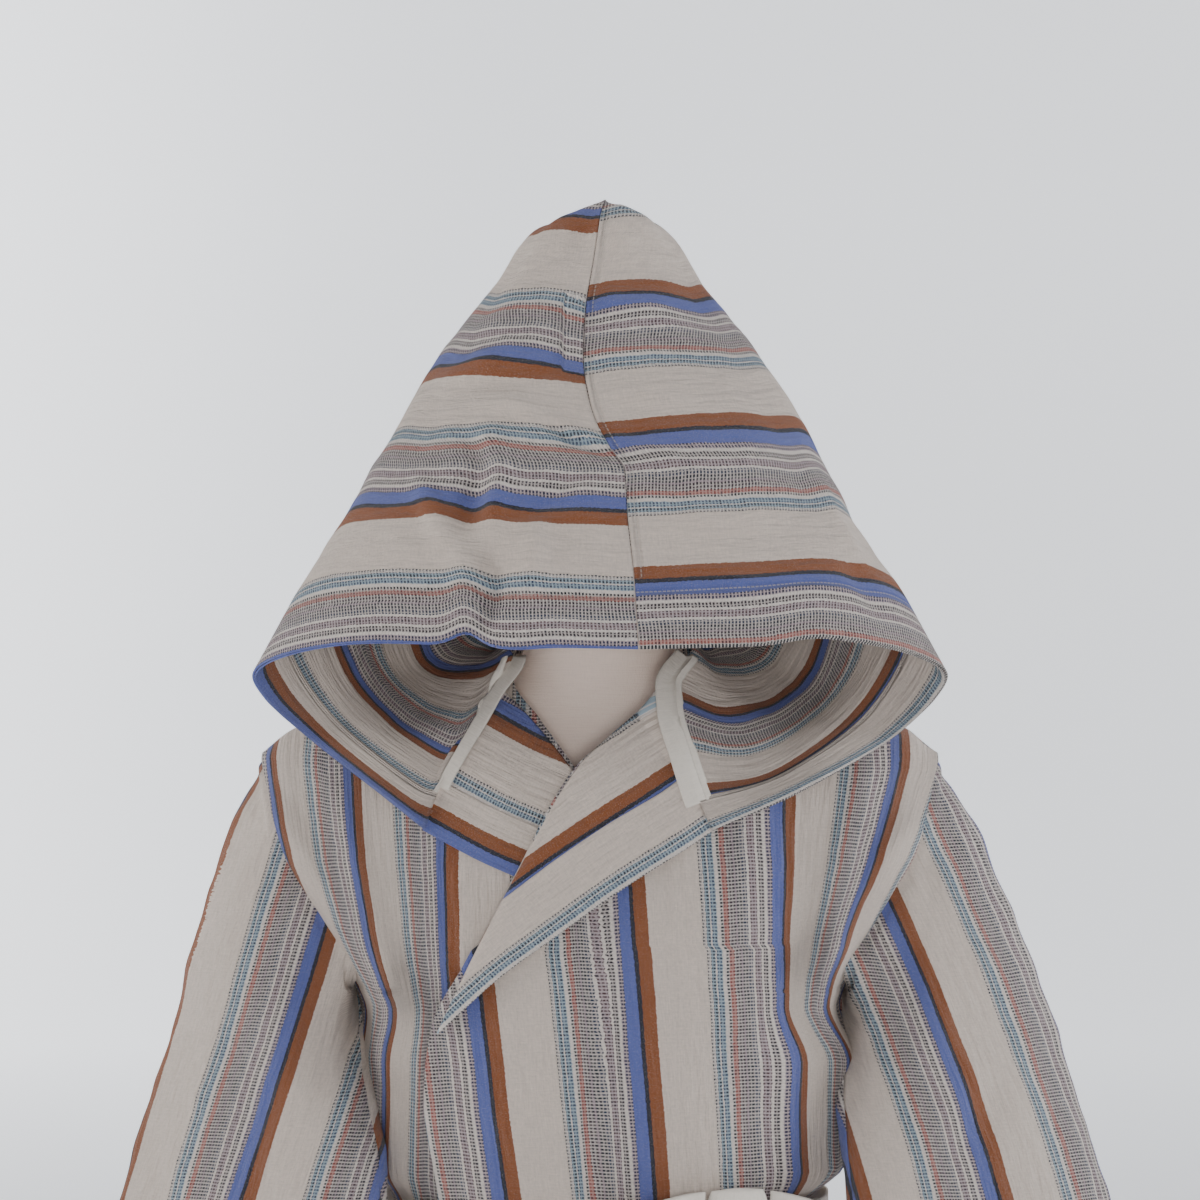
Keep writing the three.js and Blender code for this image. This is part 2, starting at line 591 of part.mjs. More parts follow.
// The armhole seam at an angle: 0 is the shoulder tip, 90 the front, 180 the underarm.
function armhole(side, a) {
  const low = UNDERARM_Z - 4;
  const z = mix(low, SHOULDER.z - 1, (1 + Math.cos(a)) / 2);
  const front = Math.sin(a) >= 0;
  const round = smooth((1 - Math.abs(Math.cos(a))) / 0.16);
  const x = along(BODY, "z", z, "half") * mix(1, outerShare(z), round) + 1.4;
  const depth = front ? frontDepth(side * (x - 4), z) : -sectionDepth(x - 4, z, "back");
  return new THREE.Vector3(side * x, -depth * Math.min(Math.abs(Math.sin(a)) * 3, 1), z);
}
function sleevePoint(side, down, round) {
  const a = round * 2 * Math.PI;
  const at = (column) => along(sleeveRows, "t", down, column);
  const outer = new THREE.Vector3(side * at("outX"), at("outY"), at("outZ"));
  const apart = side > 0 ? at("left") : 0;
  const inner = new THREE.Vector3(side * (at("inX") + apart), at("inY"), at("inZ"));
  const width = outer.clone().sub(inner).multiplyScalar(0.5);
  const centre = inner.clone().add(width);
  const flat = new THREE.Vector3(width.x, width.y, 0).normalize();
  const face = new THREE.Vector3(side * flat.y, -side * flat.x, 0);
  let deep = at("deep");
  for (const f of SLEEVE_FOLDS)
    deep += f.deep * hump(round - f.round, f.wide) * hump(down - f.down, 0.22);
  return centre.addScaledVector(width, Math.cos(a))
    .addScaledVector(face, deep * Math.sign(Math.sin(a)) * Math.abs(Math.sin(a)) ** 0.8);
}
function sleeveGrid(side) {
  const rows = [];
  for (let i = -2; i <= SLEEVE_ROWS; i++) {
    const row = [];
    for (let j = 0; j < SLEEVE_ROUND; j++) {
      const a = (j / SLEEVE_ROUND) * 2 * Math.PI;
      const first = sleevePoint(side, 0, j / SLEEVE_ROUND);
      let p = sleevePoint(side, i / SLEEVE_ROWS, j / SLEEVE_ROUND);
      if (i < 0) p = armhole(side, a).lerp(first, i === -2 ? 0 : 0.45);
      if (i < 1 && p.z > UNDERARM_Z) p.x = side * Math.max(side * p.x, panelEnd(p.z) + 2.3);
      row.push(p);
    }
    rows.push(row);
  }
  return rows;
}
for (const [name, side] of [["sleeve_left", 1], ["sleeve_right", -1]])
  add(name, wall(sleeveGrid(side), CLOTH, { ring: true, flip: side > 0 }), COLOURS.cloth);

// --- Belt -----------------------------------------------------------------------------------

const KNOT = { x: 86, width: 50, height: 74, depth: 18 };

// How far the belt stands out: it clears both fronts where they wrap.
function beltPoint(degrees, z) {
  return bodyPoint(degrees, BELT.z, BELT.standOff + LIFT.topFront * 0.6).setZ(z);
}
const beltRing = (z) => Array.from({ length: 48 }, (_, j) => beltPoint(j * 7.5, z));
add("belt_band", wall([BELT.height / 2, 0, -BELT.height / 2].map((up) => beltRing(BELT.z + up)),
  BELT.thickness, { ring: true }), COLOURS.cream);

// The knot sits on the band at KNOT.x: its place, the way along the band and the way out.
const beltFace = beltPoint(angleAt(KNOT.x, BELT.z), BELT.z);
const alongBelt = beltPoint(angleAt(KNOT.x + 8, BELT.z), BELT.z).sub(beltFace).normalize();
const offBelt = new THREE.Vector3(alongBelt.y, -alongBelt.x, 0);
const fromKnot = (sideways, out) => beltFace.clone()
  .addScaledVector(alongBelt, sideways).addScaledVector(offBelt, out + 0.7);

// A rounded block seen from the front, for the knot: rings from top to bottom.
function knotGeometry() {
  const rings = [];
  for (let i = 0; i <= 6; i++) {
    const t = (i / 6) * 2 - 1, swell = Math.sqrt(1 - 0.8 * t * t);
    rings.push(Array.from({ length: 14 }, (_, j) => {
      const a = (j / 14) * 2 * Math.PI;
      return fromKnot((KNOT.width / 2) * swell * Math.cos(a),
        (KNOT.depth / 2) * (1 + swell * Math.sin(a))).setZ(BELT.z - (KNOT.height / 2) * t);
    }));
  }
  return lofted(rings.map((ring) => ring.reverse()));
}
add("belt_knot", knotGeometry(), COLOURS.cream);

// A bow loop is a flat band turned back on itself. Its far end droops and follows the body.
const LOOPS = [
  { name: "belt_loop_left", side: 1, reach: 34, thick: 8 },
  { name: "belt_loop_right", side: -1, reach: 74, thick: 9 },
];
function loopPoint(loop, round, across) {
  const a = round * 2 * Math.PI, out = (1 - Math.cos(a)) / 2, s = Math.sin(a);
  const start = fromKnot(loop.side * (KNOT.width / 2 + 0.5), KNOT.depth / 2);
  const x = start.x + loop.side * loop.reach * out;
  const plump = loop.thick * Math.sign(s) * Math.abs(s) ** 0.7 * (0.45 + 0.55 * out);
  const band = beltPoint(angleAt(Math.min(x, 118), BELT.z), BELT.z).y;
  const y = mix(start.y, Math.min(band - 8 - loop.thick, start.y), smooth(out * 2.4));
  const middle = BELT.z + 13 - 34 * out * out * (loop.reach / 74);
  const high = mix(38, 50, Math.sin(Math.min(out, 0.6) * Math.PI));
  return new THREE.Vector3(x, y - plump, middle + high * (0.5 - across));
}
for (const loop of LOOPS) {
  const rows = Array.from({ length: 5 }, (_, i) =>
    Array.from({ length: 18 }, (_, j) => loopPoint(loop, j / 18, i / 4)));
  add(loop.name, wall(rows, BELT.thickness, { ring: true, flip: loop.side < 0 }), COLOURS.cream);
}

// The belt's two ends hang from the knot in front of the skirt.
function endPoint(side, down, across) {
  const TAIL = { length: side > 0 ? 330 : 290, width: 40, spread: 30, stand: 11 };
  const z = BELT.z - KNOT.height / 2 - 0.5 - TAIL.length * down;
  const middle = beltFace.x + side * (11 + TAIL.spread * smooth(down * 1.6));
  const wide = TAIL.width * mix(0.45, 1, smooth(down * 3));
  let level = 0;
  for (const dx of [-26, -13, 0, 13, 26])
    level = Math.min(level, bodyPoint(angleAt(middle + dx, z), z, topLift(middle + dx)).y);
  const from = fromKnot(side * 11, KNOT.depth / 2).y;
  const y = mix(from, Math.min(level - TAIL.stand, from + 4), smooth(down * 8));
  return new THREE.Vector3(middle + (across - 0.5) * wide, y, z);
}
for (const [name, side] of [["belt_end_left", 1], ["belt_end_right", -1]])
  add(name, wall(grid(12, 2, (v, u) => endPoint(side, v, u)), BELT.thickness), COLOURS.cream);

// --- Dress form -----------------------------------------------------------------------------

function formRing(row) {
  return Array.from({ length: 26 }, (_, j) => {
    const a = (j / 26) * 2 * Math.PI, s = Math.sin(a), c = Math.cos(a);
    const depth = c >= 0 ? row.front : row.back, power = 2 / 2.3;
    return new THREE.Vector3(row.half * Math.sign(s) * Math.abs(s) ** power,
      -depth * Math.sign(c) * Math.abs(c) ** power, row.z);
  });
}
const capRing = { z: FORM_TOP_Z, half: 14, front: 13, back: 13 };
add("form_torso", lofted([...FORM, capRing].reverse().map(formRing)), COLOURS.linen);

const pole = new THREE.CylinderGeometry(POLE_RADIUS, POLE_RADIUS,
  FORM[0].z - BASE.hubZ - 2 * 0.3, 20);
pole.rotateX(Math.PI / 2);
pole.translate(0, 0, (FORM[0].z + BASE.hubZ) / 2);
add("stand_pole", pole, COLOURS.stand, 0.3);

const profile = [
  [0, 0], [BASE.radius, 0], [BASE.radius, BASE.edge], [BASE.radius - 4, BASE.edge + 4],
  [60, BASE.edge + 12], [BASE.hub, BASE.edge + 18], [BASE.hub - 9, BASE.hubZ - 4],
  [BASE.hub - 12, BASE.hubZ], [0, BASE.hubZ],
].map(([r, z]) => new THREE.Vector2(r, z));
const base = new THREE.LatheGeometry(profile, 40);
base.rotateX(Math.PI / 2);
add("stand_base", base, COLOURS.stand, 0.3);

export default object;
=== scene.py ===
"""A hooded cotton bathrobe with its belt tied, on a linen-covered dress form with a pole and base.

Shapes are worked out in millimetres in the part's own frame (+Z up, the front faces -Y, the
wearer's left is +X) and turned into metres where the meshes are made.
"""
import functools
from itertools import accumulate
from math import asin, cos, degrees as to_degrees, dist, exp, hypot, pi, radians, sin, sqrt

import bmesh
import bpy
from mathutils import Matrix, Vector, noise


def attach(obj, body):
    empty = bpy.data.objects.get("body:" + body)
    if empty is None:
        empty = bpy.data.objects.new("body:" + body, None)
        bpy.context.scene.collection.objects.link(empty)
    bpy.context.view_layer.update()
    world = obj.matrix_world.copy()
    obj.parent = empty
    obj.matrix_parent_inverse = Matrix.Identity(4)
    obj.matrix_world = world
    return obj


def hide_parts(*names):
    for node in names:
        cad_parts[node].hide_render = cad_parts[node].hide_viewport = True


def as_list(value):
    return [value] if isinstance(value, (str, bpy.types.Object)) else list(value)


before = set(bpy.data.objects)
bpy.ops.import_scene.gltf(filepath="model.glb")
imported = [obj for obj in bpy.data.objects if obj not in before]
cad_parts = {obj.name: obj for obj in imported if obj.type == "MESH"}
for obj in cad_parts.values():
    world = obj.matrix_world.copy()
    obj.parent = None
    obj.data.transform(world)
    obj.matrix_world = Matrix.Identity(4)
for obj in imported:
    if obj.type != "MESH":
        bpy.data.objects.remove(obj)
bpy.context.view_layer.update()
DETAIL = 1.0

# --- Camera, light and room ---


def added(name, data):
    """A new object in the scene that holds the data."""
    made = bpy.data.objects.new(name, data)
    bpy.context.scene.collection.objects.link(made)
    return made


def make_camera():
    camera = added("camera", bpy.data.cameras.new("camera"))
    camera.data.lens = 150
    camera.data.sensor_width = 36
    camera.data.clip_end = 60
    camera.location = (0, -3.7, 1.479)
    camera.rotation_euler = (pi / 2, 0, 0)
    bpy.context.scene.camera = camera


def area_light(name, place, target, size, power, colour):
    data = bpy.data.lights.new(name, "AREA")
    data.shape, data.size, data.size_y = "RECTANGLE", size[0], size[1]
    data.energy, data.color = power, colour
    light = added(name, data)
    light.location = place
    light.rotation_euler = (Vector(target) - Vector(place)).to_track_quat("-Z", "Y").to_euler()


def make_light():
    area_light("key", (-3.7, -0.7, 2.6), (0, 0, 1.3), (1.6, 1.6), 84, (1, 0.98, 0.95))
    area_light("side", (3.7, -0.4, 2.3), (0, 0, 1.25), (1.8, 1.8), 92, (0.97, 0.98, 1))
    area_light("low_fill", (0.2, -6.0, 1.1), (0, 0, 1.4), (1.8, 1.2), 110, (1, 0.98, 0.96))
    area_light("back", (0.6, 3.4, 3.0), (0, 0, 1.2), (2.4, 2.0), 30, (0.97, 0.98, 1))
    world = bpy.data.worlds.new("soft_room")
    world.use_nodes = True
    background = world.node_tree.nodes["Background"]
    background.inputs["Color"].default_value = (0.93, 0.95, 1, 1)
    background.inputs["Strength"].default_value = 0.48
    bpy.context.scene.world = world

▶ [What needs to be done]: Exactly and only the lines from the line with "const pole = new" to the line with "# --- Camera, light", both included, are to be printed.

▶ [Completed exercise]:
const pole = new THREE.CylinderGeometry(POLE_RADIUS, POLE_RADIUS,
  FORM[0].z - BASE.hubZ - 2 * 0.3, 20);
pole.rotateX(Math.PI / 2);
pole.translate(0, 0, (FORM[0].z + BASE.hubZ) / 2);
add("stand_pole", pole, COLOURS.stand, 0.3);

const profile = [
  [0, 0], [BASE.radius, 0], [BASE.radius, BASE.edge], [BASE.radius - 4, BASE.edge + 4],
  [60, BASE.edge + 12], [BASE.hub, BASE.edge + 18], [BASE.hub - 9, BASE.hubZ - 4],
  [BASE.hub - 12, BASE.hubZ], [0, BASE.hubZ],
].map(([r, z]) => new THREE.Vector2(r, z));
const base = new THREE.LatheGeometry(profile, 40);
base.rotateX(Math.PI / 2);
add("stand_base", base, COLOURS.stand, 0.3);

export default object;
=== scene.py ===
"""A hooded cotton bathrobe with its belt tied, on a linen-covered dress form with a pole and base.

Shapes are worked out in millimetres in the part's own frame (+Z up, the front faces -Y, the
wearer's left is +X) and turned into metres where the meshes are made.
"""
import functools
from itertools import accumulate
from math import asin, cos, degrees as to_degrees, dist, exp, hypot, pi, radians, sin, sqrt

import bmesh
import bpy
from mathutils import Matrix, Vector, noise


def attach(obj, body):
    empty = bpy.data.objects.get("body:" + body)
    if empty is None:
        empty = bpy.data.objects.new("body:" + body, None)
        bpy.context.scene.collection.objects.link(empty)
    bpy.context.view_layer.update()
    world = obj.matrix_world.copy()
    obj.parent = empty
    obj.matrix_parent_inverse = Matrix.Identity(4)
    obj.matrix_world = world
    return obj


def hide_parts(*names):
    for node in names:
        cad_parts[node].hide_render = cad_parts[node].hide_viewport = True


def as_list(value):
    return [value] if isinstance(value, (str, bpy.types.Object)) else list(value)


before = set(bpy.data.objects)
bpy.ops.import_scene.gltf(filepath="model.glb")
imported = [obj for obj in bpy.data.objects if obj not in before]
cad_parts = {obj.name: obj for obj in imported if obj.type == "MESH"}
for obj in cad_parts.values():
    world = obj.matrix_world.copy()
    obj.parent = None
    obj.data.transform(world)
    obj.matrix_world = Matrix.Identity(4)
for obj in imported:
    if obj.type != "MESH":
        bpy.data.objects.remove(obj)
bpy.context.view_layer.update()
DETAIL = 1.0

# --- Camera, light and room ---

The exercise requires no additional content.